Why problem-solving skills are important
Everybody needs to solve problems every day. But we’re not born with the skills we need to do this – we have to develop them.
When you’re solving problems, it’s good to be able to:
listen and think calmly
consider options and respect other people’s opinions and needs
negotiate and work towards compromises.
These are skills for life – they’re highly valued in both social and work situations.
When teenagers learn skills and strategies for problem-solving and sorting out conflicts by themselves, they feel good about themselves. They’re better placed to make good decisions on their own.
Problem-solving: 6 steps
Often you can solve problems by talking and negotiating.
The following 6 steps for problem-solving are useful when you can’t find a solution. You can use them to work on most problems, including difficult choices or decisions and conflicts between people.
If you practise these steps with your child at home, your child is more likely to use them with their own problems or conflicts with others.

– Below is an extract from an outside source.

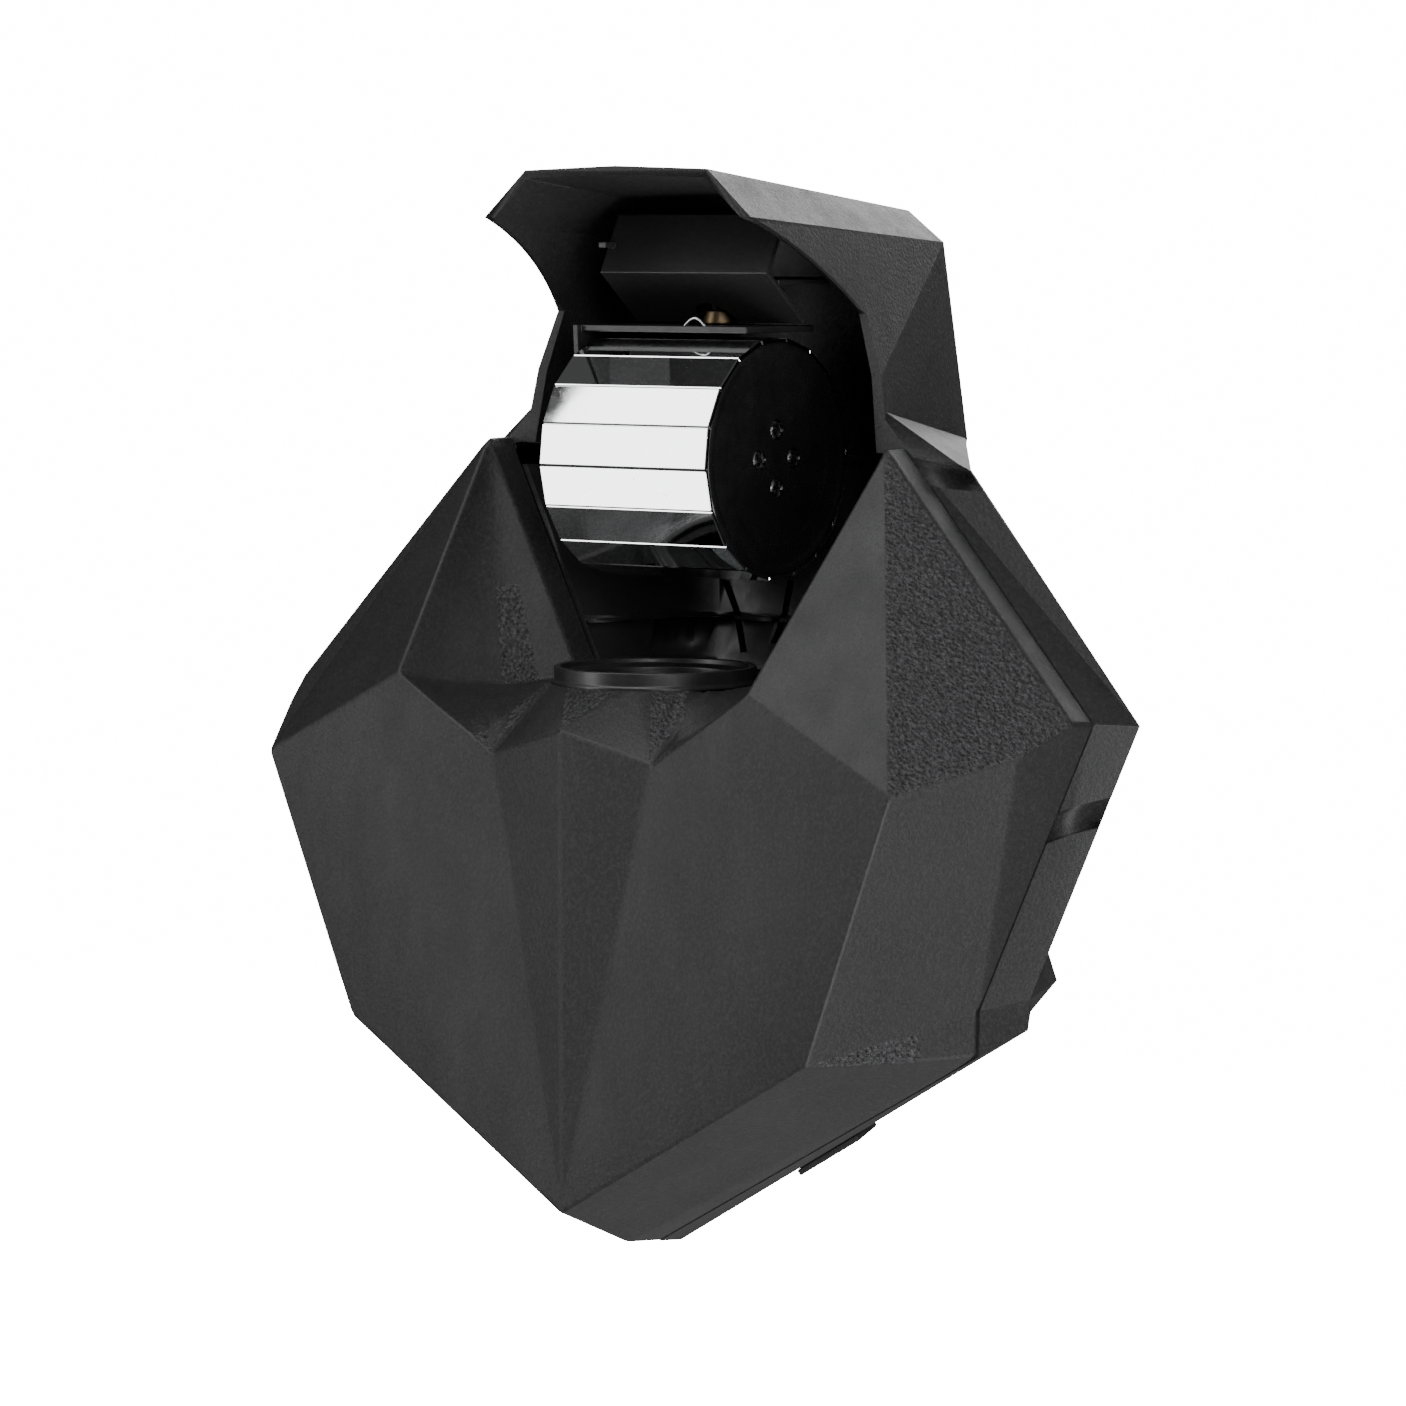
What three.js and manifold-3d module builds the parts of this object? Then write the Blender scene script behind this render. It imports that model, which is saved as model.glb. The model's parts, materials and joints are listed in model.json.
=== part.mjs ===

You might like to download and use our problem-solving worksheet (PDF: 121kb). It’s a handy tool to use as you and your child work together through the 6 steps below.
1. Identify the problem
The first step in problem-solving is working out exactly what the problem is. This can help everyone understand the problem in the same way. It’s best to get everyone who’s affected by the problem together and then put the problem into words that make it solvable.
For example:
‘You’ve been invited to two birthday parties on the same day and you want to go to both.’
‘You have two big assignments due next Wednesday.’
‘We have different ideas about how you’ll get home from the party on Saturday.’
‘You and your sister have been arguing about using the Xbox.’
When you’re working on a problem with your child, it’s good to do it when everyone is calm and can think clearly. This way, your child will be more likely to want to find a solution. Arrange a time when you won’t be interrupted, and thank your child for joining in to solve the problem.